Ten Years
Looking back
it seems impossible
I lived 10 years
in this shed here
- no dog & no cat!
A bed with 2 blankets
rumpled & dirty.
Hard-fuel stove (1)
a tin bath. ‘Exterior’
wooden lavatory box
with cubed 6 ft squared-earth-
drop, slap under the seat !
***
Nobody came to this part of the estate.
I slunk to the village twice weekly
to buy bread. Saturdays there was meat
( cheap, pretending I had a dog )
I wish to God I'd had at least a cat
or a caged-bird...
Persons in the village
had faces, maybe they had children,
had mothers , lovers - their lives rolled &
rolled !
Outside my one window (Noah's ark
perhaps, but with no Ararat to stick itself on!)
the only certain faces were bird-faces,
bush-faces. Occasionally a family of frogs
(foraging, or going someplace) hopped up
business-like more than a furlong
from the fishpond.
A blackbird
( a white spot on its head - evidently
a queer! ) appeared 3 years in a row
- 6 am. - idly twittering, methodically
sitting (by appointment?) to mate up with some
similar ostracised odd thing!
Every year bulbs multiplied in my grass plot
[instead of black cat, yellow canary or white
dog?] & fancifully a wild pear threw up
its confetti & matched itself off [ridiculously?]
with a double cherry!
***
Nothing noteworthy else
happened here ( in 10 years ) except that I grew
sick - my guts griped me - & emptily old.
People ( whom I never touched & who couldn't
touch me) took my temperature, brought me soup,
& pictured themselves heroically roping me
- is this unkind? - like a bogged cow from a swamp.
In hospital I matched my nothing with their
by God EVERYTHING. I prayed to be taken
to a place where nobody plans anything for anyone.

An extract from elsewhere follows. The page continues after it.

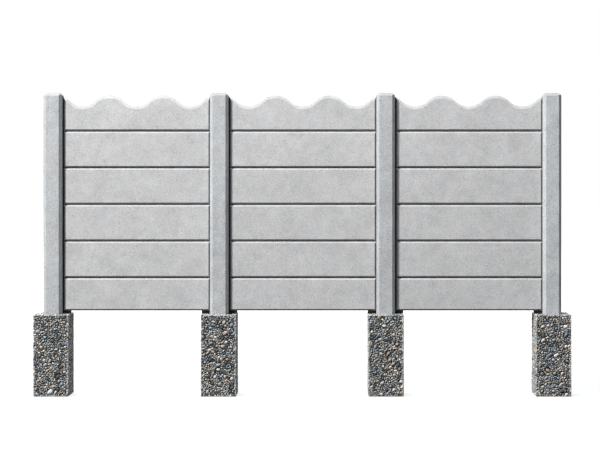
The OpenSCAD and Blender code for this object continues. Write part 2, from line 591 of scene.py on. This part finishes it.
def fill_gaps(room, mix, rng, wraps):
    """Packs discs into the free cells of a map, the largest first.

    room holds each cell's distance from what it has to keep off, in metres. Returns
    rows of u, v and radius. A map that wraps round joins its last column to its first.
    """
    width = room.shape[1]
    largest = mix[0][0]
    discs = []
    for radius, most in mix:
        for _ in range(most):
            free = np.flatnonzero(room >= radius * PACKING)
            if len(free) == 0:
                break
            v, u = divmod(int(rng.choice(free)), width)
            discs.append((u * CELL, v * CELL, radius))
            take_room(room, u, v, radius, int((radius + largest) / CELL) + 1, wraps)
    return np.array(discs)


def side_stones(size, rng):
    """The stones in the four sides: centres, directions outward and along, and radii."""
    width, height = size[0], size[2]
    # The map goes round the block, from the left edge of its front.
    round_trip = 4 * width
    room = np.full((int(height / CELL), int(round_trip / CELL)), OPEN_ROOM)
    u, v, radius = fill_gaps(room, SIDE_MIX, rng, wraps=True).T
    side = np.minimum((u / width).astype(int), 3)
    along = u - side * width - width / 2
    out = np.array([(0, -1, 0), (1, 0, 0), (0, 1, 0), (-1, 0, 0)], float)[side]
    tangent = np.array([(1, 0, 0), (0, 1, 0), (-1, 0, 0), (0, -1, 0)], float)[side]
    centre = out * width / 2 + tangent * along[:, None]
    centre[:, 2] = v
    lie = tangent * math.cos(LIE)
    lie[:, 2] = math.sin(LIE)
    return centre, out, lie, radius


def top_stones(size, hole, rng):
    """The same for the top, which leaves room for the post in its square hole."""
    width = size[0]
    cells = int(width / CELL)
    place = (np.arange(cells) + 0.5) * CELL - width / 2
    x, y = np.meshgrid(place, place)
    room = np.maximum(np.abs(x), np.abs(y)) - hole / 2
    u, v, radius = fill_gaps(room, TOP_MIX, rng, wraps=False).T
    centre = np.stack([u - width / 2, v - width / 2, np.full(len(u), size[2])], axis=1)
    return centre, np.tile((0.0, 0.0, 1.0), (len(u), 1)), np.zeros((len(u), 3)), radius


def edge_stones(size, rng):
    """The same for close rows along the upright and the top edges, which keep those sharp."""
    half, height = size[0] / 2, size[2]
    centre, out = [], []
    for sin, cos in ((0, 1), (1, 0), (0, -1), (-1, 0)):
        for z in np.arange(EDGE_STEP / 2, height, EDGE_STEP):
            centre.append((half * (cos - sin), half * (cos + sin), z))
            out.append((cos - sin, cos + sin, 0))
        for along in np.arange(EDGE_STEP - half, half, EDGE_STEP):
            centre.append((half * cos - along * sin, half * sin + along * cos, height))
            out.append((cos, sin, 1))
    out = np.array(out) / math.sqrt(2)
    return np.array(centre), out, np.zeros_like(out), rng.uniform(*EDGE_STONE, len(out))


def unit(rows):
    return rows / np.linalg.norm(rows, axis=1, keepdims=True)


def pebbles(form, out, lie, radius, rng):
    """Corners of each stone about its own middle, and how far it reaches outward."""
    count = len(radius)
    outward = unit(out + rng.normal(scale=OUT_SPREAD, size=(count, 3)))
    along = lie + rng.normal(scale=LIE_SPREAD, size=(count, 3))
    along = unit(along - outward * np.sum(along * outward, axis=1, keepdims=True))
    across = np.cross(outward, along)
    long_by = rng.uniform(*LONG_BY, count)
    thick = radius * rng.uniform(*THICKNESS, count)
    rough = 1 + rng.uniform(-PEBBLE_ROUGH, PEBBLE_ROUGH, (count, len(form)))
    # A longer stone is narrower across.
    spans = (
        along * (radius * long_by)[:, None],
        across * (radius / long_by**0.5)[:, None],
        outward * thick[:, None],
    )
    ball = form[None] * rough[:, :, None]
    return ball @ np.stack(spans, axis=1), thick


def settled(corners, centre, radius, thick, size, rng):
    """The stones moved to their centres and held inside the block, whose foot is round 0."""
    sunk = rng.uniform(0.0, SUNK_MOST, len(radius))
    sunk += np.where(radius < SMALL_STONE, SUNK_MOST, 0.0)
    depth = (thick + sunk)[:, None]
    half = np.array(size) / 2
    middle = np.array([0.0, 0.0, half[2]])
    centre = np.clip(centre, middle - half + depth, middle + half - depth)
    # A stone that would stick out is flat there, because it was cast against a board.
    limit = (half[None] - sunk[:, None])[:, None]
    corners = np.clip(corners + centre[:, None], middle - limit, middle + limit)
    corners[:, :, 2] = np.maximum(corners[:, :, 2], SEAT_GAP)
    return corners


def stone_colors(radius, rng):
    """A kind of stone for each, with its own lightness."""
    count = len(radius)
    kinds = rng.choice(len(STONE_COLORS), count, p=STONE_SHARES)
    spread = np.where(radius < SMALL_STONE, SMALL_SPREAD, STONE_SPREAD)
    light = 1 + (spread * rng.uniform(-1.0, 1.0, count))[:, None]
    return np.concatenate([np.array(STONE_COLORS)[kinds] * light, np.ones((count, 1))], axis=1)


def stone_mesh(name, low, size, parts, rng):
    """One mesh of all the stones in a footing."""
    centre, out, lie, radius = (np.concatenate(part) for part in zip(*parts))
    form, faces = pebble_form()
    corners, thick = pebbles(form, out, lie, radius, rng)
    corners = settled(corners, centre, radius, thick, size, rng)
    corners += np.array([low[0] + size[0] / 2, low[1] + size[1] / 2, low[2]])
    first_corner = np.arange(len(radius)) * len(form)
    triangles = (faces[None] + first_corner[:, None, None]).reshape(-1, 3)

    mesh = bpy.data.meshes.new(name)
    mesh.from_pydata(corners.reshape(-1, 3), [], triangles)
    mesh.shade_smooth()
    colors = np.repeat(stone_colors(radius, rng), len(form), axis=0)
    store(mesh, "stone", "FLOAT_COLOR", colors.ravel())
    return mesh


def mortar_mesh(node, low, high):
    """The footing's own shape with its sides and top drawn back behind the stones."""
    bm = cad_shape(node)
    for vert in bm.verts:
        for axis in (0, 1):
            for face, inward in ((low[axis], 1), (high[axis], -1)):
                if abs(vert.co[axis] - face) < ON_FACE:
                    vert.co[axis] += inward * MORTAR_DEPTH
        if abs(vert.co.z - high.z) < ON_FACE:
            vert.co.z -= MORTAR_DEPTH
    return to_mesh(bm, node + "_mortar")


def gravel_footing(node, post_width, materials, rng):
    """A footing's two pieces: its mortar and its stones."""
    low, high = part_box(node)
    size = high - low
    offset = rng.uniform(-CAST_REACH, CAST_REACH, 3)
    mortar_look, gravel_look = materials
    block = mortar_mesh(node, low, high)
    add_piece(node + "_mortar", block, node, mortar_look, offset)
    parts = [side_stones(size, rng), top_stones(size, post_width, rng), edge_stones(size, rng)]
    stones = stone_mesh(node + "_gravel", low, size, parts, rng)
    add_piece(node + "_gravel", stones, node, gravel_look, offset)


def build():
    rng = np.random.default_rng(SEED)
    post_look = concrete("post_concrete", POST_COLOR, contrast=POST_CONTRAST)
    panel_look = concrete("panel_concrete", PANEL_COLOR, end_shade=END_SHADE)
    footing_looks = (mortar(), gravel())
    bed_look = concrete("bed_mortar", BED_COLOR)
    post_low, post_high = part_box(POSTS[0])
    for i, node in enumerate(POSTS):
        cast_piece(node, post_look, rng, POST_SHADES[i % len(POST_SHADES)])
    for node in PANELS:
        cast_piece(node, panel_look, rng)
    # Painted shade in the joints makes these beds nearly black
    for node in BEDS:
        cast_piece(node, bed_look, rng)
    for node in FOOTINGS:
        gravel_footing(node, post_high.x - post_low.x, footing_looks, rng)


# ---------------------------------------------------------------- scene


def make_floor():
    reach = FLOOR_REACH
    corners = [(-reach, -reach, 0), (reach, -reach, 0), (reach, reach, 0), (-reach, reach, 0)]
    mesh = bpy.data.meshes.new("floor")
    mesh.from_pydata(corners, [], [(0, 1, 2, 3)])
    mesh.materials.append(plain_floor())
    floor = bpy.data.objects.new("floor", mesh)
    floor.location.z = -FLOOR_DROP
    bpy.context.scene.collection.objects.link(floor)


def make_world():
    """Soft light, mostly from above, behind a plain white background."""
    world = bpy.data.worlds.new("studio")
    bpy.context.scene.world = world
    s = Shader(world)
    way = s.add("SeparateXYZ", {0: s.add("TexCoord").outputs["Generated"]}).outputs
    strength = s.sum(SKY_ALL, s.remap(way["Z"], 0.0, 1.0, 0.0, SKY_ABOVE))
    light = s.add("Background", {"Color": (*SKY_COLOR, 1.0), "Strength": strength}).outputs[0]
    white = s.add("Background", {"Color": WHITE, "Strength": 1.0}).outputs[0]
    s.finish(s.add("MixShader", {0: s.seen(), 1: light, 2: white}).outputs[0], "World")


def from_front(azimuth, elevation, distance):
    """A place at this distance, seen from the wall's front: azimuth in degrees to the left."""
    turn, rise = math.radians(azimuth), math.radians(elevation)
    flat = distance * math.cos(rise)
    return (-flat * math.sin(turn), -flat * math.cos(turn), distance * math.sin(rise))


def make_lamp(name, power, place, size, target):
    """A soft rectangular light that faces its target."""
    data = bpy.data.lights.new(name, "AREA")
    data.shape = "RECTANGLE"
    data.size, data.size_y = size
    data.energy = power
    lamp = bpy.data.objects.new(name, data)
    lamp.location = place
    bpy.context.scene.collection.objects.link(lamp)
    lamp.rotation_euler = (Vector(target) - lamp.location).to_track_quat("-Z", "Y").to_euler()


def make_far_lamp(name, strength, azimuth, elevation):
    """A lamp far off, whose strength is 1 where it renders a colour as it is written."""
    middle = (cad_low + cad_high) / 2
    place = middle + Vector(from_front(azimuth, elevation, LAMP_DISTANCE))
    power = strength * (math.pi * LAMP_DISTANCE) ** 2
    make_lamp(name, power, place, (LAMP_SIZE, LAMP_SIZE), middle)


def make_camera():
    data = bpy.data.cameras.new("camera")
    data.lens = LENS
    data.sensor_width = SENSOR
    data.shift_x, data.shift_y = LENS_SHIFT
    data.clip_end = CLIP_END
    camera = bpy.data.objects.new("camera", data)
    camera.location = CAMERA_PLACE
    camera.rotation_euler = (math.radians(90), 0.0, 0.0)
    bpy.context.scene.collection.objects.link(camera)
    bpy.context.scene.camera = camera


build()
make_floor()
make_world()
make_far_lamp("key", KEY_STRENGTH, KEY_AZIMUTH, KEY_ELEVATION)
make_far_lamp("back", BACK_STRENGTH, BACK_AZIMUTH, BACK_ELEVATION)
make_lamp("soft", SOFT_POWER, SOFT_PLACE, SOFT_SIZE, SOFT_TARGET)
make_camera()
bpy.context.scene.view_settings.view_transform = "Standard"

Where millions of bodies can fit comfortably
- happily - into a single box.†
Where my hopes &
her hopes, my thoughts & his thoughts are one
thought & one hope.
***
'The fight OUT THERE' ( the announcer
has just announced ) ‘progresses unfavourably'.
Both sides are short of something. Maybe
it's helicopters . . . or tents. . . or it's cereals
possibly or rice . . .
The surgeon, I think, though
I can hardly see him, has just entered.
He discusses
the problem with the physician.
Probably
they've decided there's nothing for it but
forthwith to strip down & begin
at some
lost point in time when hopefully
I might have come in.
Good luck to them!
† It used to be said that a box ( base one square mile,
height half a mile ) would contain the earth's
population & could be thrown into the Grand Canyon
& forgotten.
Note
Here in this impression are some memories of a period of loneliness. To be continually alone is an odd condition, likely to be accompanied by odd ideas.
The old lady clings to independence, but is deeply afraid of loneliness; she fears, as she grows older, that presently she will be instructed or directed.
She suffers from a terminal disease - possibly cancer - & she silently wishes good luck to the physician & surgeon, who agree together to treat her trouble - or so she thinks - as if it had just begun.